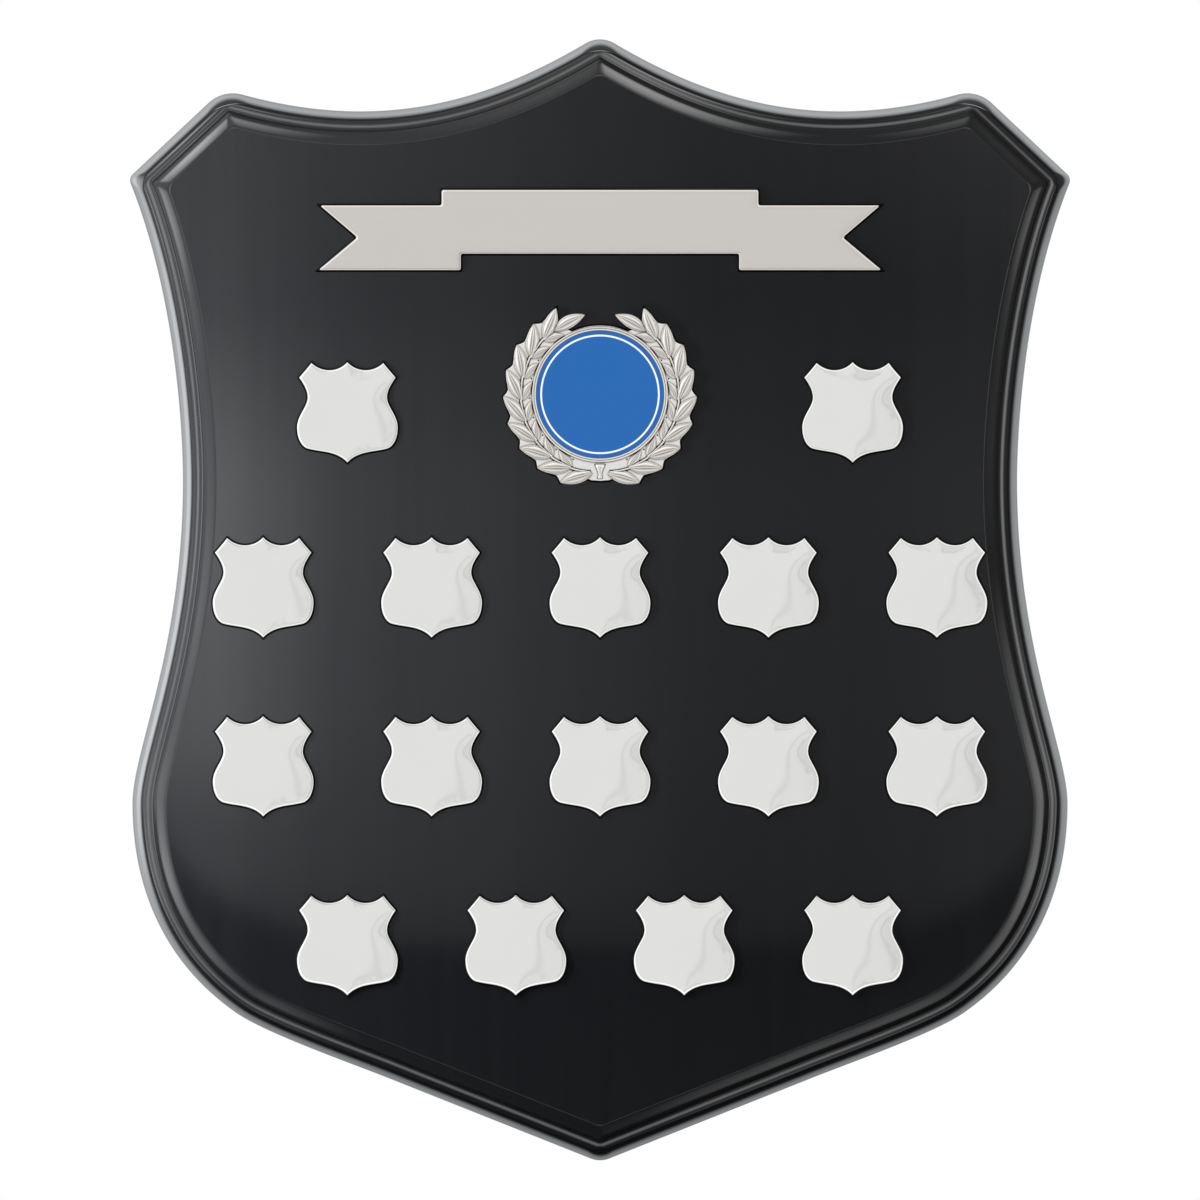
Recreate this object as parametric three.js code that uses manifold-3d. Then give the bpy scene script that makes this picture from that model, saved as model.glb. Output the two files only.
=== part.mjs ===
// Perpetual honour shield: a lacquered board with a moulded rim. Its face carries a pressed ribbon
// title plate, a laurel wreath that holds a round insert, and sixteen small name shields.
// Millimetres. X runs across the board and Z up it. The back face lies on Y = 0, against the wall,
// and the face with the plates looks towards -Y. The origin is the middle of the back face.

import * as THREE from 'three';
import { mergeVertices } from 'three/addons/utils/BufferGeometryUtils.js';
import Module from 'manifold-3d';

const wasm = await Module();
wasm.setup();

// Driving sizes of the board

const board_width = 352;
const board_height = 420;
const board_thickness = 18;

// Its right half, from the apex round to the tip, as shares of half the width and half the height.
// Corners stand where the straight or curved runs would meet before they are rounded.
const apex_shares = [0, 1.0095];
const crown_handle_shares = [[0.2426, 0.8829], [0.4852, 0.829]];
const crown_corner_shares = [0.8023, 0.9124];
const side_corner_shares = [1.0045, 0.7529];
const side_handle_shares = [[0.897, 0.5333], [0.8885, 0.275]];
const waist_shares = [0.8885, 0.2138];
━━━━
**Task description**. Reproduce the complete data exactly as presented above.

**Task answer**.
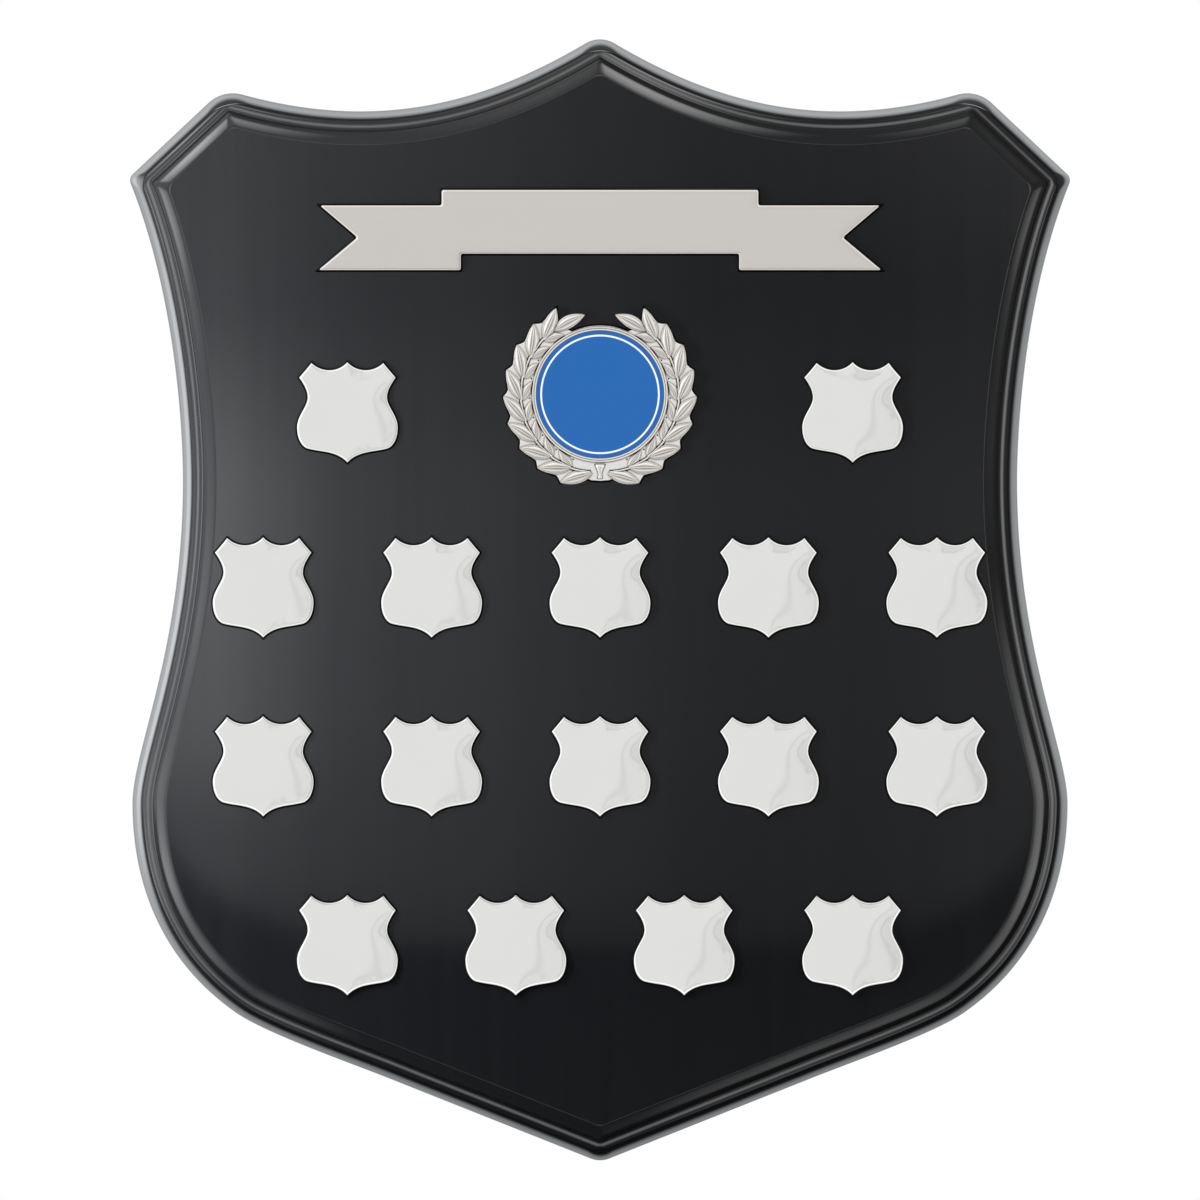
Recreate this object as parametric three.js code that uses manifold-3d. Then give the bpy scene script that makes this picture from that model, saved as model.glb. Output the two files only.
=== part.mjs ===
// Perpetual honour shield: a lacquered board with a moulded rim. Its face carries a pressed ribbon
// title plate, a laurel wreath that holds a round insert, and sixteen small name shields.
// Millimetres. X runs across the board and Z up it. The back face lies on Y = 0, against the wall,
// and the face with the plates looks towards -Y. The origin is the middle of the back face.

import * as THREE from 'three';
import { mergeVertices } from 'three/addons/utils/BufferGeometryUtils.js';
import Module from 'manifold-3d';

const wasm = await Module();
wasm.setup();

// Driving sizes of the board

const board_width = 352;
const board_height = 420;
const board_thickness = 18;

// Its right half, from the apex round to the tip, as shares of half the width and half the height.
// Corners stand where the straight or curved runs would meet before they are rounded.
const apex_shares = [0, 1.0095];
const crown_handle_shares = [[0.2426, 0.8829], [0.4852, 0.829]];
const crown_corner_shares = [0.8023, 0.9124];
const side_corner_shares = [1.0045, 0.7529];
const side_handle_shares = [[0.897, 0.5333], [0.8885, 0.275]];
const waist_shares = [0.8885, 0.2138];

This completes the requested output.